SUPPLIED DATA:
○ ○ ○ ○ ○

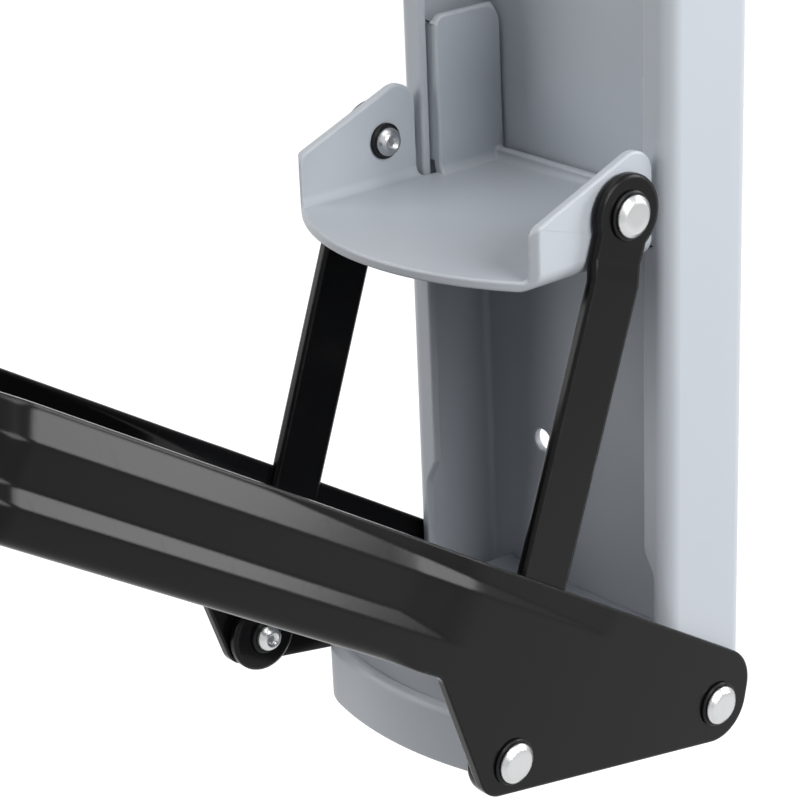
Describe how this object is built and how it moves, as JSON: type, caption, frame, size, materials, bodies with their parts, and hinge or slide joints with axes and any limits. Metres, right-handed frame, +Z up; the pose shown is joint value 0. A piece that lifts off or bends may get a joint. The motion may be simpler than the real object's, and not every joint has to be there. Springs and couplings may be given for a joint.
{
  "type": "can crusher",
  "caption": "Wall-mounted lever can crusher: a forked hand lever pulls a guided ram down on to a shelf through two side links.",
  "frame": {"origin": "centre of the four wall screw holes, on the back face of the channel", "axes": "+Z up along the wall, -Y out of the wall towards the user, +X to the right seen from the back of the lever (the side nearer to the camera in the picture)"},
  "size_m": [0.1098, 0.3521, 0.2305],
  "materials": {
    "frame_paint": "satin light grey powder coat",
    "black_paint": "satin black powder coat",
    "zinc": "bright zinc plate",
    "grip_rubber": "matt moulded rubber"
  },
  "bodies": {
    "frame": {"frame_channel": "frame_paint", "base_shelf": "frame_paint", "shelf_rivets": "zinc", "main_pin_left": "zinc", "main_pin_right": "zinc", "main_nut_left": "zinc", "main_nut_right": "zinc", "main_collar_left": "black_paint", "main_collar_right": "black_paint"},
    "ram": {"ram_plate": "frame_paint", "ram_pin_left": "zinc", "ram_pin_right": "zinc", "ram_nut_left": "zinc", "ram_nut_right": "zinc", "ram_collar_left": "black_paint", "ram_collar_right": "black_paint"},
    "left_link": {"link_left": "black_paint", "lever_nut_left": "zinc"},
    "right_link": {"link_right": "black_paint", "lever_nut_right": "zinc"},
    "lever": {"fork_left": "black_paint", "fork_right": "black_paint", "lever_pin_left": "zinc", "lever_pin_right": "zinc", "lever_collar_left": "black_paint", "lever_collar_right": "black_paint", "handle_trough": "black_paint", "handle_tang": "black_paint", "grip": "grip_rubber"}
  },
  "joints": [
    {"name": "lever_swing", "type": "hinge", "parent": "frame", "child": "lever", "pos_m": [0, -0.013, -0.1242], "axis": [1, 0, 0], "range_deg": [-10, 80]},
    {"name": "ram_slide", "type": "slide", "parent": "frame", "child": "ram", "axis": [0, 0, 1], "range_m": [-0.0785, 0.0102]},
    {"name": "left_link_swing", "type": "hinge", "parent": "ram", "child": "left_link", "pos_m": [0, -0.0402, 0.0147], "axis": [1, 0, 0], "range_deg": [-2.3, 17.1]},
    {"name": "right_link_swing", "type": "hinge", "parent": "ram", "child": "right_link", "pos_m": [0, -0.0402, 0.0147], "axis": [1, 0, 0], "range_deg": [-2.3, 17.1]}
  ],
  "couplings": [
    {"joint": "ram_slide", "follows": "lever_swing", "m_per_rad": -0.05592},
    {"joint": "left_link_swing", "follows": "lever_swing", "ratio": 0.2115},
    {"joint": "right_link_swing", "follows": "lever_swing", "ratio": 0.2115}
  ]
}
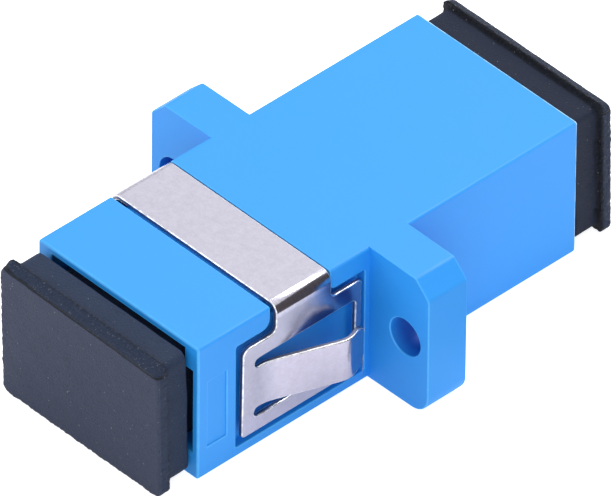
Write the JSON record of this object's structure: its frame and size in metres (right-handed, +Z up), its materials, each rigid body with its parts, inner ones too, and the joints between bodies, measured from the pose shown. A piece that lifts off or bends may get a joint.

○ ○ ○ ○ ○

DIRECTIVE:
Give back the whole listing exactly as it reads.

RESULT OF THE EXERCISE:
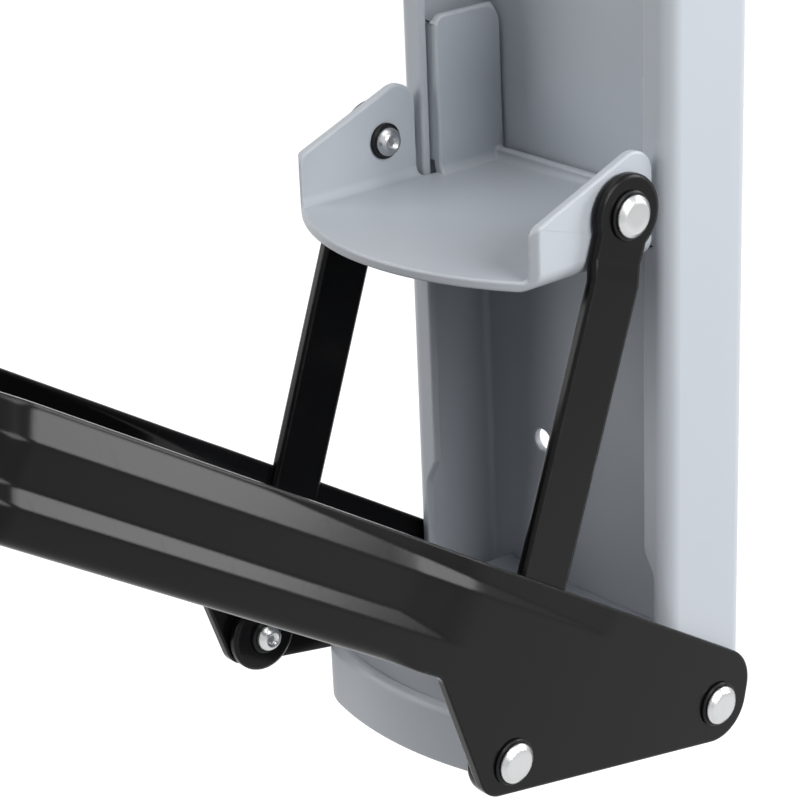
Describe how this object is built and how it moves, as JSON: type, caption, frame, size, materials, bodies with their parts, and hinge or slide joints with axes and any limits. Metres, right-handed frame, +Z up; the pose shown is joint value 0. A piece that lifts off or bends may get a joint. The motion may be simpler than the real object's, and not every joint has to be there. Springs and couplings may be given for a joint.
{
  "type": "can crusher",
  "caption": "Wall-mounted lever can crusher: a forked hand lever pulls a guided ram down on to a shelf through two side links.",
  "frame": {"origin": "centre of the four wall screw holes, on the back face of the channel", "axes": "+Z up along the wall, -Y out of the wall towards the user, +X to the right seen from the back of the lever (the side nearer to the camera in the picture)"},
  "size_m": [0.1098, 0.3521, 0.2305],
  "materials": {
    "frame_paint": "satin light grey powder coat",
    "black_paint": "satin black powder coat",
    "zinc": "bright zinc plate",
    "grip_rubber": "matt moulded rubber"
  },
  "bodies": {
    "frame": {"frame_channel": "frame_paint", "base_shelf": "frame_paint", "shelf_rivets": "zinc", "main_pin_left": "zinc", "main_pin_right": "zinc", "main_nut_left": "zinc", "main_nut_right": "zinc", "main_collar_left": "black_paint", "main_collar_right": "black_paint"},
    "ram": {"ram_plate": "frame_paint", "ram_pin_left": "zinc", "ram_pin_right": "zinc", "ram_nut_left": "zinc", "ram_nut_right": "zinc", "ram_collar_left": "black_paint", "ram_collar_right": "black_paint"},
    "left_link": {"link_left": "black_paint", "lever_nut_left": "zinc"},
    "right_link": {"link_right": "black_paint", "lever_nut_right": "zinc"},
    "lever": {"fork_left": "black_paint", "fork_right": "black_paint", "lever_pin_left": "zinc", "lever_pin_right": "zinc", "lever_collar_left": "black_paint", "lever_collar_right": "black_paint", "handle_trough": "black_paint", "handle_tang": "black_paint", "grip": "grip_rubber"}
  },
  "joints": [
    {"name": "lever_swing", "type": "hinge", "parent": "frame", "child": "lever", "pos_m": [0, -0.013, -0.1242], "axis": [1, 0, 0], "range_deg": [-10, 80]},
    {"name": "ram_slide", "type": "slide", "parent": "frame", "child": "ram", "axis": [0, 0, 1], "range_m": [-0.0785, 0.0102]},
    {"name": "left_link_swing", "type": "hinge", "parent": "ram", "child": "left_link", "pos_m": [0, -0.0402, 0.0147], "axis": [1, 0, 0], "range_deg": [-2.3, 17.1]},
    {"name": "right_link_swing", "type": "hinge", "parent": "ram", "child": "right_link", "pos_m": [0, -0.0402, 0.0147], "axis": [1, 0, 0], "range_deg": [-2.3, 17.1]}
  ],
  "couplings": [
    {"joint": "ram_slide", "follows": "lever_swing", "m_per_rad": -0.05592},
    {"joint": "left_link_swing", "follows": "lever_swing", "ratio": 0.2115},
    {"joint": "right_link_swing", "follows": "lever_swing", "ratio": 0.2115}
  ]
}
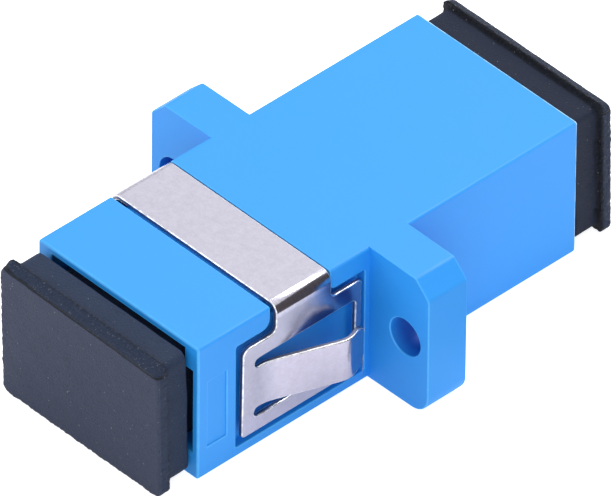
Write the JSON record of this object's structure: its frame and size in metres (right-handed, +Z up), its materials, each rigid body with its parts, inner ones too, and the joints between bodies, measured from the pose shown. A piece that lifts off or bends may get a joint.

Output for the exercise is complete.